W(h)ither China in Africa?
Kilamba Kiaxi in Luanda, Angola
China’s relations with Africa are in a period of flux. This is driven by the dramatic scaling back of lending under the Belt and Road Initiative (BRI) in recent years, the impacts of the COVID-19 pandemic and the consequent greater importance of Chinese soft power projection on the continent. What will future China-Africa relations look like post-COVID and how will the legacy and impacts of previous rounds of engagement affect them?
The BRI, announced in 2013, is Xi Jingping’s signature foreign policy initiative and was touted by him as the “project of the century”. It is a major programme of infrastructure construction, amongst other elements, around the world. It was driven by the twin and related desires or imperatives to create new markets and vent surplus Chinese capacity overseas thereby contributing to the country’s continued ascent in the international system. As such it conforms to what geography David Harvey refers to as a “spatial fix” where the contradiction between the highly developed forces of production in China and its still relatively low wages, resulting in lack of adequate markets, are reconciled through displacement to other territories. Harvey notes that spatial fixes are always unstable, however the BRI appeared to reach an early apogee in 2016 after which loan funding for ports, railroads and other projects around the world essentially collapsed. ‘Lending by the China Development Bank and Export-Import Bank of China collapsed from a peak of $75bn in 2016 to just $4bn last year’ (Wheatley and Kynge 2020). What explains this dramatic contraction?
The BRI is an inherently contradictory meta-project partly because it is both geoeconomic and geopolitical. China sought to use it to both alleviate domestic economic problems and embed allies around the world, thereby ensuring its continued ascent in the international system and re-orienting the global system to the East. However the geopolitical impetus meant that investment and loan appraisals were often loose, often resulting in under-performing projects, as has often been the case in China itself. This has sometimes been referred to as a form of “debt trap diplomacy”, however this is to misunderstand the dynamics at play.
The construction of a debt trap to reduce borrower sovereignty implies intentionality, whereas this, for the most part, appears not have been the primary motivation. Nonetheless the BRI has in some cases been implicated in the construction of debt traps in specific places. For example, by the end of 2017 China already accounted for about 44% of Zambia’s debt (CARI cited in Ofstad and Tjønneland, 2019), exhibiting features of moral hazard where politicians take out debt for short-term economic and political gain to the longer term detriment of the public good. Zambia subsequently became the first African country in recent times to effectively default on its overseas debts.
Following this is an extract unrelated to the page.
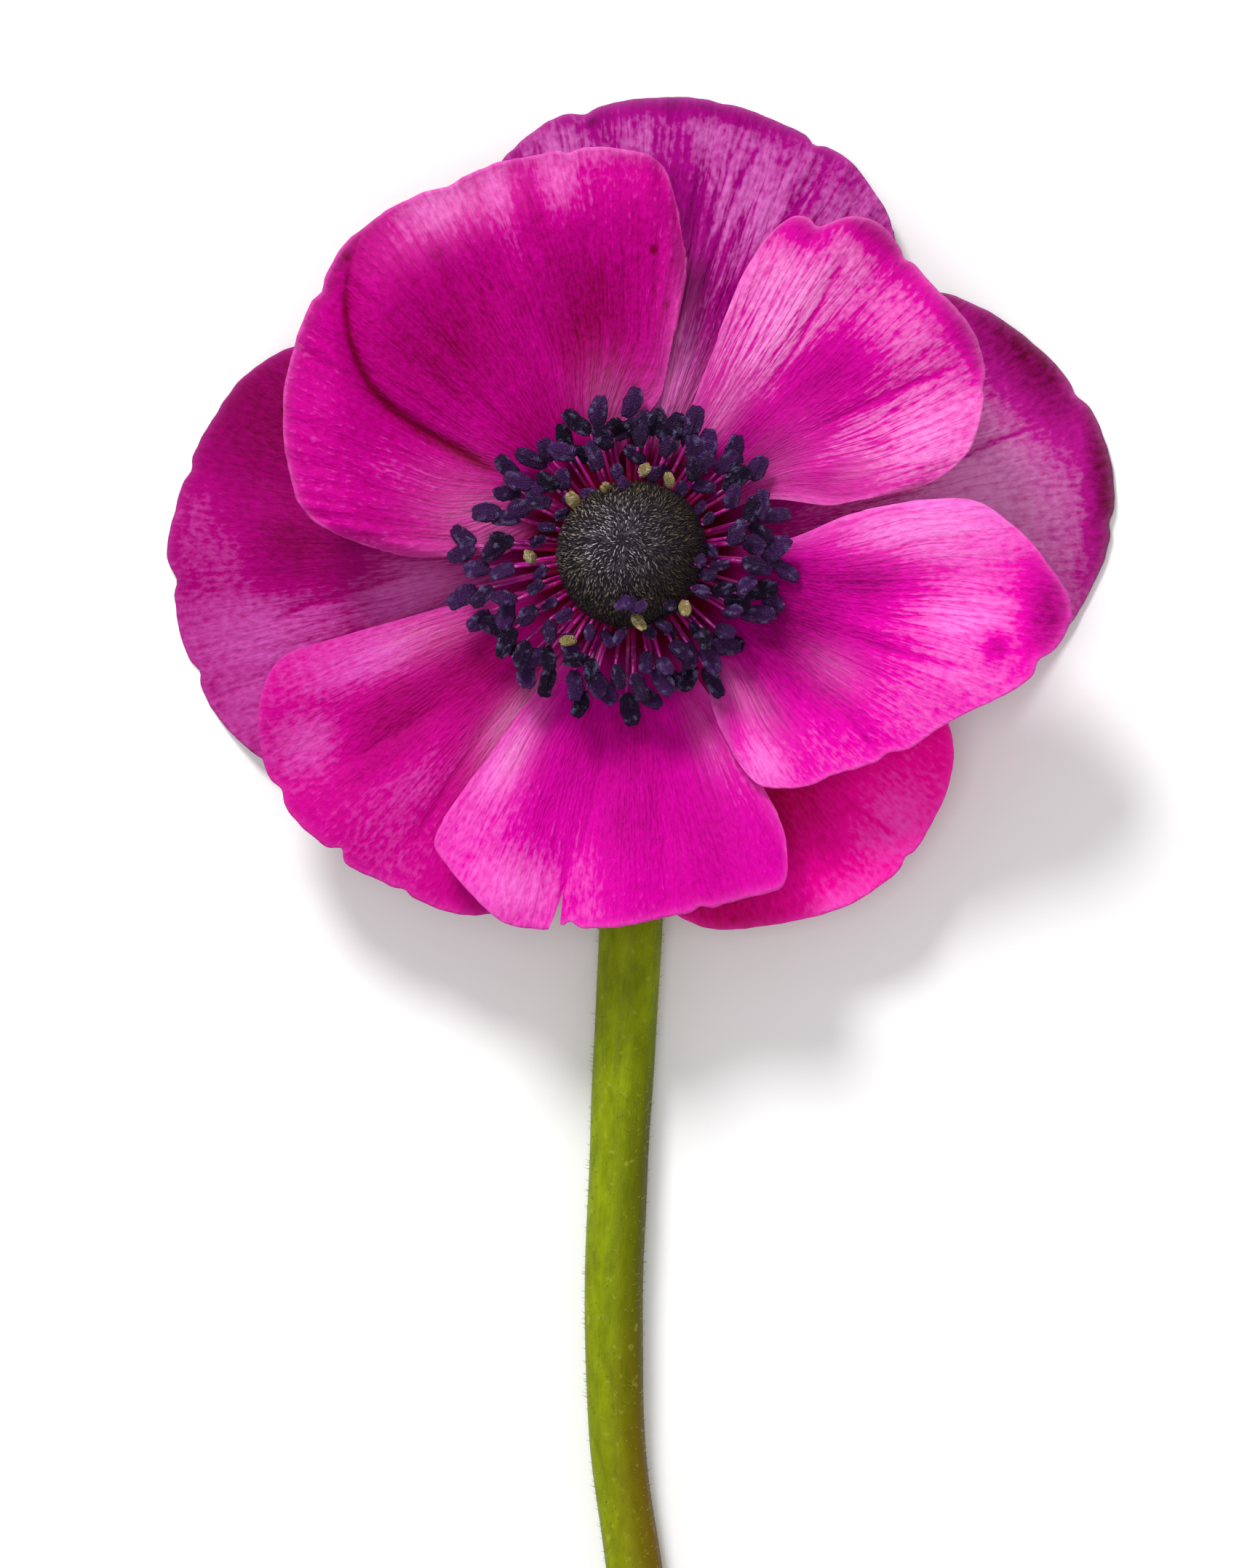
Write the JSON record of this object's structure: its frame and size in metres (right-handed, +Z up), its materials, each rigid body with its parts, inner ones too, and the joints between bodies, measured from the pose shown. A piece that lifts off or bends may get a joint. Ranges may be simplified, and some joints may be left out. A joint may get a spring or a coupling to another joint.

Such debt traps and public concern over often under-performing projects has resulted in a dramatic scaling back of BRI funding globally and in Africa. However, China has engaged in substantial so-called “mask diplomacy” on the continent during the COVID-19 pandemic, through donations of vaccines and personal protective equipment for example, while Western powers have largely engaged in vaccine nationalism. This has burnished China’s reputation on the continent and is complimentary to other Chinese soft power efforts in recent years (Benabdallah, 2019). There are also reports that Chinese oil companies are diversifying supplies away from the continent as a risk reduction strategy.
The reduction of BRI lending to the continent, and reduced exports to China, with exports from Africa falling by nearly a quarter in 2020 all suggest a shift in focus from geoeconomics to geopolitics in Sino-African relations, even as the continent remains a crucial supplier of raw materials. Also even as primary commodity exports from the continent to China fell in 2020, Chinese exports to Africa continued to rise (Nyabiage, 2020) suggesting its continued importance as a market destination, necessitating continued good political relations. All of this suggest potential greater importance of aid as a vector of engagement in future Sino-African relations, although the contradictions which gave rise to the BRI still remain unresolved, with potential to destabilise the Chinese economy further. If that happens the seemingly immutable rise of China in Africa, even if the emphasis on different vectors of engagement shifts through time, would be dramatically undermined.
- Benabdallah, L. 2019. Shaping the Future of Power: Knowledge Production and Network-Building in China-Africa Relations. Ann Arbor: University of Michigan Press.
- Nyabiage, J. 2020. China-Africa trade falls 10 per cent on pandemic, commodities slump. South China Morning Post.
- Ofstad, A., and Tjønneland, E. 2019. Zambia’s looming debt crisis – is China to blame? CIM Insight 01.
- Wheatley, J. and J. Kynge. 2020. China curtails overseas lending in the face of a geopolitical backlash. Financial Times Dec. 7.